Turn Detection Beyond Silence

Silence-based turn detection fails in two common cases: when users pause mid-sentence to think, and when users are waiting for a response and are silent expectantly. Both look like end-of-turn on audio alone.

Augment with semantic turn detection: after a configurable minimum silence (300ms), send the transcription-so-far to a fast, small model to predict whether the utterance is complete.

async def is_turn_complete(partial_transcript: str, llm_client) -> bool:
    """Quick heuristic check — use a small, fast model."""
    response = await llm_client.complete(
        model="gpt-4o-mini",
        messages=[{
            "role": "user",
            "content": f"""Is this a complete thought or sentence that expects a response?
Answer only YES or NO.
 
Transcript: "{partial_transcript}"
"""
        }],
        max_tokens=5,
        temperature=0
    )
    return response.strip().upper() == "YES"

Call this only when VAD detects 300–400ms of silence after speech. If the answer is NO, wait another 500ms before checking again.

Text Fallback Path

Audio pipelines fail. Microphone permissions get denied.

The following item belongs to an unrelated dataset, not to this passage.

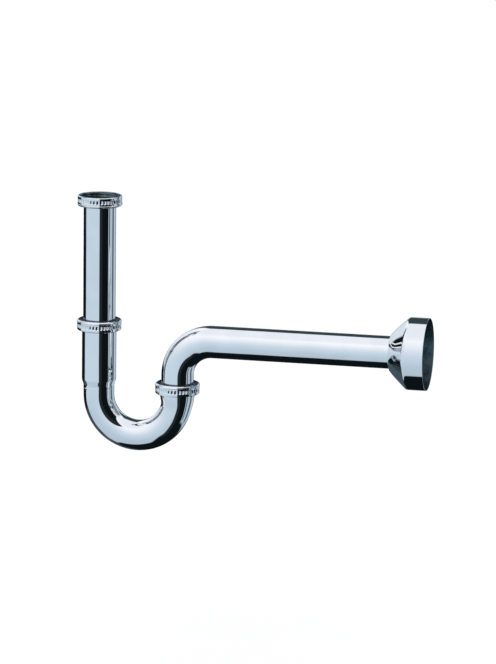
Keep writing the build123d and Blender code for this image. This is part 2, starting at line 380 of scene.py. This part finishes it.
def make_tailpiece():
    low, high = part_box("inlet_tailpiece")
    length = high.z - low.z
    outline = rounded([
        (0, PIPE_BORE_R, 0.2 * MM),
        (0, PIPE_R, 0.4 * MM),
        (length - FLANGE_HEIGHT, PIPE_R, 0.6 * MM),
        (length - FLANGE_HEIGHT, FLANGE_R, 0.2 * MM),
        (length, FLANGE_R, 0.3 * MM),
        (length, PIPE_BORE_R, 0.4 * MM),
    ])
    path = route(0, low.z, UP, (length, 0))
    return skin("inlet_tailpiece_drawn", path, split(outline, 4 * MM), even_angles(TUBE_SEGMENTS))


def make_u_bend():
    inlet_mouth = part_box("inlet_slip_nut")[1].z - SOCKET_DROP
    outlet_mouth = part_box("outlet_slip_nut")[1].z - SOCKET_DROP
    spacing = middle("outlet_slip_nut").x
    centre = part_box("u_bend")[0].z + spacing / 2 + BEND_R
    inlet_leg = inlet_mouth - centre
    bend = pi * spacing / 2
    total = inlet_leg + bend + outlet_mouth - centre
    inlet_step = inlet_mouth - INLET_STEP
    outlet_step = total - (outlet_mouth - OUTLET_STEP)
    path = route(0, inlet_mouth, DOWN, (inlet_leg, 0), (bend, pi), (outlet_mouth - centre, 0))
    inlet_narrow = inlet_step + INLET_STEP_LENGTH
    outlet_narrow = outlet_step - OUTLET_STEP_LENGTH
    rib = inlet_mouth - RIB
    outline = rounded([
        (0, SOCKET_BORE_R, 0.2 * MM),
        (0, SOCKET_R, 0.2 * MM),
        (inlet_step, SOCKET_R, INLET_STEP_ROUND),
        (inlet_narrow - OUTER_STEP_AHEAD, BEND_R, INLET_STEP_ROUND),
        (rib - RIB_HALF_WIDTH, BEND_R, RIB_ROUND),
        (rib, BEND_R + RIB_HEIGHT, RIB_ROUND),
        (rib + RIB_HALF_WIDTH, BEND_R, RIB_ROUND),
        (outlet_narrow, BEND_R, OUTLET_STEP_ROUND),
        (outlet_step, SOCKET_R, OUTLET_STEP_ROUND),
        (total, SOCKET_R, 0.2 * MM),
        (total, SOCKET_BORE_R, 0.2 * MM),
        (outlet_step, SOCKET_BORE_R, OUTLET_STEP_ROUND),
        (outlet_narrow, BEND_BORE_R, OUTLET_STEP_ROUND),
        (inlet_narrow, BEND_BORE_R, INLET_STEP_ROUND),
        (inlet_step, SOCKET_BORE_R, INLET_STEP_ROUND),
    ], radians(3))
    return skin("u_bend_drawn", path, split(outline, 2 * MM), even_angles(TUBE_SEGMENTS))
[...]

Background noise makes VAD useless. Network jitter breaks WebSocket streams. You need a text fallback that users can trigger without the interface feeling broken.

Design the fallback as a first-class mode, not an error state:

flowchart LR A[User] --> B{Input Mode} B -- Audio available --> C[Voice Pipeline] B -- Text fallback --> D[Text Input] C --> E[VAD + STT] D --> F[Direct Text] E --> G[LLM] F --> G G --> H{Output Mode} H -- Audio available --> I[TTS + Playback] H -- Text fallback --> J[Text Display] I --> A J --> A

The fallback trigger conditions to handle automatically:

Microphone permission denied → show text input immediately, no error message
Three consecutive STT failures → offer "switch to typing" button
Noise level too high (measured during first 2 seconds of session) → suggest text mode
Mobile device with poor connectivity (measured RTT > 2s) → default to text mode

Observability

Voice interfaces have failure modes that are invisible to standard metrics. Log these explicitly:

from dataclasses import dataclass, field
from datetime import datetime
 
@dataclass
class VoiceTurnMetrics:
    session_id: str
    turn_id: str
    timestamp: datetime = field(default_factory=datetime.utcnow)
 
    # Latency breakdown
    vad_end_of_turn_ms: float = 0
    stt_latency_ms: float = 0
    llm_first_token_ms: float = 0
    tts_first_audio_ms: float = 0
    total_perceived_latency_ms: float = 0
 
    # Quality signals
    stt_confidence: float = 0
    was_interrupted: bool = False
    barge_in_at_pct: float = 0    # How far through response when interrupted
    fallback_to_text: bool = False
    fallback_reason: str = ""
 
    # Cost
    stt_seconds: float = 0
    llm_input_tokens: int = 0
    llm_output_tokens: int = 0
    tts_characters: int = 0

Track P50, P90, and P99 of total_perceived_latency_ms. Anything above 1200ms at P90 means you have a pipeline problem. Track was_interrupted rate — high barge-in rates often signal that the LLM is giving overly verbose responses.

Key Takeaways

Natural voice conversation requires streaming at every stage (STT, LLM, TTS) — non-streaming pipelines produce chat-like latency that feels broken in voice UX.
Silero VAD or WebRTC VAD consistently outperforms energy-based VAD in real-world noise conditions; model-based VAD is not optional for production.
Continue running VAD during assistant playback — that is the prerequisite for barge-in support, and without barge-in, users feel trapped.
Save interrupted partial responses to conversation history with a marker so the LLM has accurate context about what was communicated.
Semantic turn detection (predicting utterance completeness via a fast small model) reduces false end-of-turn triggers from thinking pauses.
Text fallback is a first-class mode, not a fallback error screen — design, instrument, and test it with the same care as the primary voice path.